| What the exercise asks |
Identify all lines below that hold "None" and collect them.

_ _ _ _ _ _ _

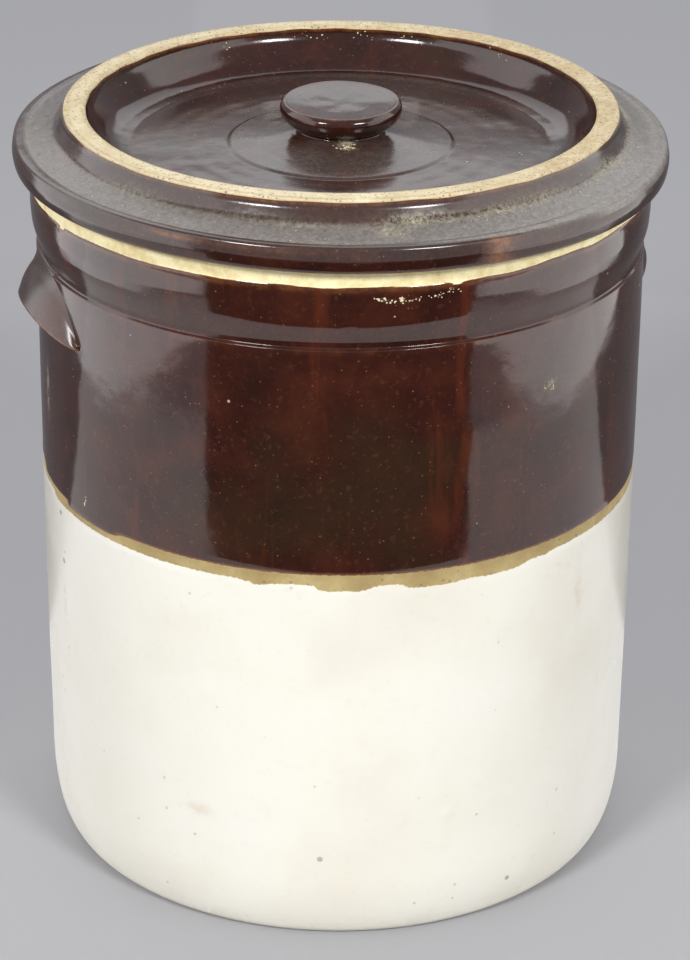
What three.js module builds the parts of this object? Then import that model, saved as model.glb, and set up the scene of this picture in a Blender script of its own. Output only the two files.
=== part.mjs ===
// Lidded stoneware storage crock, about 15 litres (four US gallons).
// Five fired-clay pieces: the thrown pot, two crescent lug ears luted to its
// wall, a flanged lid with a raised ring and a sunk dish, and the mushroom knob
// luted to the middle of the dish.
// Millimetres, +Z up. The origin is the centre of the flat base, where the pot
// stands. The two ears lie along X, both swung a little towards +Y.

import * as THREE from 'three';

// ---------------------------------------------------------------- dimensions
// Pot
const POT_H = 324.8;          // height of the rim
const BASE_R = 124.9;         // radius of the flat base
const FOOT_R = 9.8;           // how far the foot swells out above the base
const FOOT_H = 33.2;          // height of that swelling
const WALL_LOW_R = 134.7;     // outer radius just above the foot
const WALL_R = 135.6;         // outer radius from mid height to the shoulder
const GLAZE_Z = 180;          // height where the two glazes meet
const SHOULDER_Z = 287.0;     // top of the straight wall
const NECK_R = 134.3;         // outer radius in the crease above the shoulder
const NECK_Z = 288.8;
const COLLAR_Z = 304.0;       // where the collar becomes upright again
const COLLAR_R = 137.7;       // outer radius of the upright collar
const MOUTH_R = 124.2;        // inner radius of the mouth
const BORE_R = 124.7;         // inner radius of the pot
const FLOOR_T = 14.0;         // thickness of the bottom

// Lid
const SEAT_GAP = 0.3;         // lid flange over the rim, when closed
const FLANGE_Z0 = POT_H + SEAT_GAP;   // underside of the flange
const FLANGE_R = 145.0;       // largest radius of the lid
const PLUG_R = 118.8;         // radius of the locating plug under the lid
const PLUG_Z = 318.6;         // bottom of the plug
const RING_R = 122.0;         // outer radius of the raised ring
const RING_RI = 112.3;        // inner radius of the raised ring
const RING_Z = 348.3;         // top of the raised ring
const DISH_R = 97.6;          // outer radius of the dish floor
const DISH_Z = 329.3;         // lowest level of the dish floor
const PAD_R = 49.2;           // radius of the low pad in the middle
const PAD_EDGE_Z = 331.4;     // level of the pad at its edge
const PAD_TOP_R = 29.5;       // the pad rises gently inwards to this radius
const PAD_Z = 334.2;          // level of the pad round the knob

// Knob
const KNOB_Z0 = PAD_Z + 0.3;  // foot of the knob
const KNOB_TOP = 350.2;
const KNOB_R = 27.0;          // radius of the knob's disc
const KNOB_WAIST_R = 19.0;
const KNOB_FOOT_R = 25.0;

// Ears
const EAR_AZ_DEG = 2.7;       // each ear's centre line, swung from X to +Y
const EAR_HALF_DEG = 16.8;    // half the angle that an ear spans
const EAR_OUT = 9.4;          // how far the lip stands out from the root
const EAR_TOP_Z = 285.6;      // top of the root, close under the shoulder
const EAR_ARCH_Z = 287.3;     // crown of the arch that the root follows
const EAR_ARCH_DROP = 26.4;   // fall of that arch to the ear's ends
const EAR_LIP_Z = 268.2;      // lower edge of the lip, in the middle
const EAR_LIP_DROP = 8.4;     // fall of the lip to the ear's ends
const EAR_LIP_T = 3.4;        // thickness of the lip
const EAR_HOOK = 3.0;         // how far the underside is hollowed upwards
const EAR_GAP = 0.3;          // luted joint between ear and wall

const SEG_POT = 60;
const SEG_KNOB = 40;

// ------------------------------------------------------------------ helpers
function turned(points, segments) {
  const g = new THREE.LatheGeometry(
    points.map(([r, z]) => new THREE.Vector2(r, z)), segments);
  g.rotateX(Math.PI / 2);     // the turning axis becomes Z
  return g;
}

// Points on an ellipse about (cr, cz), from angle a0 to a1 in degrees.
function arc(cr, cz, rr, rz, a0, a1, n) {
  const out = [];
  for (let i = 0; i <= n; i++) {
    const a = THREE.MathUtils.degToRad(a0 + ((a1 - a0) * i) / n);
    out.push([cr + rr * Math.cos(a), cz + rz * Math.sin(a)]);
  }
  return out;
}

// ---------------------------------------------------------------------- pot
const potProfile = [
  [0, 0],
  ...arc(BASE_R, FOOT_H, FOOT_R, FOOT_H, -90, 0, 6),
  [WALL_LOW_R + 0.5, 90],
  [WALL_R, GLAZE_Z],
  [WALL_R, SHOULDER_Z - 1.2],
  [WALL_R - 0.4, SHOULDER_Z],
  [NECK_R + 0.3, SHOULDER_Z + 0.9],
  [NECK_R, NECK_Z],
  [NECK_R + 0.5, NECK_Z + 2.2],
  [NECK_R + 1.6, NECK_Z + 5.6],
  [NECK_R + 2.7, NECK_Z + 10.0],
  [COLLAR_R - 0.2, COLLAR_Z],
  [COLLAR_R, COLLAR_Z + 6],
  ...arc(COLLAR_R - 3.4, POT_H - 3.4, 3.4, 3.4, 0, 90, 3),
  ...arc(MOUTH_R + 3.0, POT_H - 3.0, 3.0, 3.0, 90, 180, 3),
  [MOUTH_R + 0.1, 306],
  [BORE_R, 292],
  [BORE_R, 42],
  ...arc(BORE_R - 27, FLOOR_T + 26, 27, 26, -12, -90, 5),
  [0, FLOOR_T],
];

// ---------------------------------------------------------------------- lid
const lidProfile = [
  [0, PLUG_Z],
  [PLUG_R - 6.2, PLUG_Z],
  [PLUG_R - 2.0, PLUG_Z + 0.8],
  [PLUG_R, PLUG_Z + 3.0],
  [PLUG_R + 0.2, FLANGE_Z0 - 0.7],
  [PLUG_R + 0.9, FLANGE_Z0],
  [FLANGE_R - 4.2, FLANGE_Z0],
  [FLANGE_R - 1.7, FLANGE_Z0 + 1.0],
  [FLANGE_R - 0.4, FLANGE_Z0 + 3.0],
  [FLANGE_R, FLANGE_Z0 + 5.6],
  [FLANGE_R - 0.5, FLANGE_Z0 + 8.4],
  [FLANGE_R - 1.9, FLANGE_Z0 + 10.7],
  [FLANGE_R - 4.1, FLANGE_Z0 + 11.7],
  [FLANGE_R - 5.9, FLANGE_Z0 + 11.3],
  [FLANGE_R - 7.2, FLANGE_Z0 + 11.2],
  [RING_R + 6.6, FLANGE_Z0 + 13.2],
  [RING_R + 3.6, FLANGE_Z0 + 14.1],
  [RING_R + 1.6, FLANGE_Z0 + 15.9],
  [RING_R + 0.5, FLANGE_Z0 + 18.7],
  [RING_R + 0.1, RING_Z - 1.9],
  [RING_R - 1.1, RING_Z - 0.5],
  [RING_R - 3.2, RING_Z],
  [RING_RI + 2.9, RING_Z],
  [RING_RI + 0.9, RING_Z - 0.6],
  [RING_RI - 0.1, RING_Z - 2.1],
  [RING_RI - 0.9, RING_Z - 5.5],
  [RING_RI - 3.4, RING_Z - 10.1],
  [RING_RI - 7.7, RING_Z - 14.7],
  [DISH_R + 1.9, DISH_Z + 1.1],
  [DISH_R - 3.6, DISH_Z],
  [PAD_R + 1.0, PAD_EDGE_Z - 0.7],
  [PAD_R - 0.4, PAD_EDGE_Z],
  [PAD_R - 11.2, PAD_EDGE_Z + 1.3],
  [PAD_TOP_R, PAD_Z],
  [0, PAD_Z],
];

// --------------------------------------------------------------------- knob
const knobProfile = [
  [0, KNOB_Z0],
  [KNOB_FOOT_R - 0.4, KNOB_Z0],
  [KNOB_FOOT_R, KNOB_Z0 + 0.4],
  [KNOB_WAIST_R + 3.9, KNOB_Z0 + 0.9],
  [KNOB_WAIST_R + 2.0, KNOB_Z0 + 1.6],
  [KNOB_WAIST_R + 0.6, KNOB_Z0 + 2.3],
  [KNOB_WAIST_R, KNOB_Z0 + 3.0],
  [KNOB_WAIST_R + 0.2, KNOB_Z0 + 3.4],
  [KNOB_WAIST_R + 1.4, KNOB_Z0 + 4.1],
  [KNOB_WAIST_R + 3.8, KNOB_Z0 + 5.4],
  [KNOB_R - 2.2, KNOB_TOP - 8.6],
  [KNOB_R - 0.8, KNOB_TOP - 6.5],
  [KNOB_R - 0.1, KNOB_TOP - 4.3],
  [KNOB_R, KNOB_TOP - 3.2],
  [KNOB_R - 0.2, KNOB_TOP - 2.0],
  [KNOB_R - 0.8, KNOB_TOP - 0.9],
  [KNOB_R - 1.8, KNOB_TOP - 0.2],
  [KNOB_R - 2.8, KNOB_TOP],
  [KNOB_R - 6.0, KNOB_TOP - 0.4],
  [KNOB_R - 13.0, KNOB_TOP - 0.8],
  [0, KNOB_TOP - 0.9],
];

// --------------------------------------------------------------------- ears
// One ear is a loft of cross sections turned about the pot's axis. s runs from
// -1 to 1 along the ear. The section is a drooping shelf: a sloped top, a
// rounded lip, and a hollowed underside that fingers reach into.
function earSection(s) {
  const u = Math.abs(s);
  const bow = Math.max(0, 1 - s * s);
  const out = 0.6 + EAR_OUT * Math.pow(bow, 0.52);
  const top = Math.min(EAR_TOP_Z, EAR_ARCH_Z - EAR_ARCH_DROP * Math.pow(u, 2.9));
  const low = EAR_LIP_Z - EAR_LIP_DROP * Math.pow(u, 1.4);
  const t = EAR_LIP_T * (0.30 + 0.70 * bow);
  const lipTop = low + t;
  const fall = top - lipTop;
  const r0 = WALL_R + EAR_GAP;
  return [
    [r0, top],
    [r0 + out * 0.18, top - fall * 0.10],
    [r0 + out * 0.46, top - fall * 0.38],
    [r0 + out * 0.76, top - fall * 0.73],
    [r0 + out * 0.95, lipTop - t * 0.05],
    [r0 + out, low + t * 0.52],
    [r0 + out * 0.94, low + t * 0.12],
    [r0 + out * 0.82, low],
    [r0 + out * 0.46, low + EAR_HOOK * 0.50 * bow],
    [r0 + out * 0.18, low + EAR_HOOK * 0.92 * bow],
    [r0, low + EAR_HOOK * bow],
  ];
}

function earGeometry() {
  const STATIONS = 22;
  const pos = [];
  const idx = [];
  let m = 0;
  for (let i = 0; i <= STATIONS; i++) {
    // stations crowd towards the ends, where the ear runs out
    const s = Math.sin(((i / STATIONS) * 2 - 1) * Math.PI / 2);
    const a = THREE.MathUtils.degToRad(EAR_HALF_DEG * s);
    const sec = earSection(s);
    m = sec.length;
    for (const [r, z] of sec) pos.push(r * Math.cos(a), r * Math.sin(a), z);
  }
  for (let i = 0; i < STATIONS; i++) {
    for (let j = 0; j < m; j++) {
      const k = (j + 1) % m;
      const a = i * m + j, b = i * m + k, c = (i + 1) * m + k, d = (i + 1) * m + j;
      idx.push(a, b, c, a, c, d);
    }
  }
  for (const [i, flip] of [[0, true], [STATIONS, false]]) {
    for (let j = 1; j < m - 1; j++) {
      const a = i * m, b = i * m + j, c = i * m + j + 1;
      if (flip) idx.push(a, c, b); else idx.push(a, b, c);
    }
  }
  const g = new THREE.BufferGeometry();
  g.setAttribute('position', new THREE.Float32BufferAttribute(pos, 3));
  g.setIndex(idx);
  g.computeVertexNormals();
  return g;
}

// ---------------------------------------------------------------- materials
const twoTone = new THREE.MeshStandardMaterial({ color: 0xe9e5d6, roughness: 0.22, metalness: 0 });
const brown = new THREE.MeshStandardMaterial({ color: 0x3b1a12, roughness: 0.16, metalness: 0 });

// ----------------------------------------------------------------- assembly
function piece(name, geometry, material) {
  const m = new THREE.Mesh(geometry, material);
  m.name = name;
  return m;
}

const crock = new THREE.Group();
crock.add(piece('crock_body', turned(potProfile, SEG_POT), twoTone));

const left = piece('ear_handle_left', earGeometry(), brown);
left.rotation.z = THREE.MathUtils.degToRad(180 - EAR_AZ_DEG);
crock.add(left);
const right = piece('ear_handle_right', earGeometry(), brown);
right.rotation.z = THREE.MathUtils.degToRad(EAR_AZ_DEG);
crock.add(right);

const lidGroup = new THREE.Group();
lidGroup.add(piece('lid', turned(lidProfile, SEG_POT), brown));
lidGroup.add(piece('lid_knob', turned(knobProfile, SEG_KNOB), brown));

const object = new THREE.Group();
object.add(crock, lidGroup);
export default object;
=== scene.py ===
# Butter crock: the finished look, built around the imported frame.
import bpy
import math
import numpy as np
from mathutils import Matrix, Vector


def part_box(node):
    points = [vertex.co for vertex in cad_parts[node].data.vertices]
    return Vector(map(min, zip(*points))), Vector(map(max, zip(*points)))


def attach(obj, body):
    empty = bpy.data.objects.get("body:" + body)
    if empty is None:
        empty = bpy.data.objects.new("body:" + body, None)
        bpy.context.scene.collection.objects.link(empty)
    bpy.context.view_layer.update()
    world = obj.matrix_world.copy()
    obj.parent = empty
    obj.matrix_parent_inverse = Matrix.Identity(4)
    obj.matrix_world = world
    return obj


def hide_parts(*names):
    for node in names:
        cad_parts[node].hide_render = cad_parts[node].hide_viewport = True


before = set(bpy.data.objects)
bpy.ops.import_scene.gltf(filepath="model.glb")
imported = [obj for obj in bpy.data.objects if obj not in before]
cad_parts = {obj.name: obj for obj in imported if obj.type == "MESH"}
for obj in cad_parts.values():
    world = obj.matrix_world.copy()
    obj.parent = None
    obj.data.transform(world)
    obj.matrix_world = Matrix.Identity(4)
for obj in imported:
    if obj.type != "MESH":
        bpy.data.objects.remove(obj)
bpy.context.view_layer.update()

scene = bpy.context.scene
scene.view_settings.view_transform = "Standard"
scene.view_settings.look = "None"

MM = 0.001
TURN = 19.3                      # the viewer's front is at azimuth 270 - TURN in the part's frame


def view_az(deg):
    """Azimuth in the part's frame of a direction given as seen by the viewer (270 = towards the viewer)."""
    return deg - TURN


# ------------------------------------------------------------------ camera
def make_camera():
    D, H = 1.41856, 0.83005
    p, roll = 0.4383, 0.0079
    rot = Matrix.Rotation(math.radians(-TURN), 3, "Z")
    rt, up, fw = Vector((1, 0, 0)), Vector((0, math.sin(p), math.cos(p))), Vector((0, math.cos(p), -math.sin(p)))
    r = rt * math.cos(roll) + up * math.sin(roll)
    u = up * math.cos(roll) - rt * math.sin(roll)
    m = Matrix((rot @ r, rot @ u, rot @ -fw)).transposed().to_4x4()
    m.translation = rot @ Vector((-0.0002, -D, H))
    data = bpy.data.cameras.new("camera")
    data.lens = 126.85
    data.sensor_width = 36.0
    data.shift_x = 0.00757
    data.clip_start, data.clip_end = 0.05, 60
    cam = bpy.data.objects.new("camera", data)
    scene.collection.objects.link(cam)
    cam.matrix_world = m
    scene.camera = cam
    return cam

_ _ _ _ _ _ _

| Expected output |
    if empty is None:
        empty = bpy.data.objects.new("body:" + body, None)
    obj.parent = None
scene.view_settings.look = "None"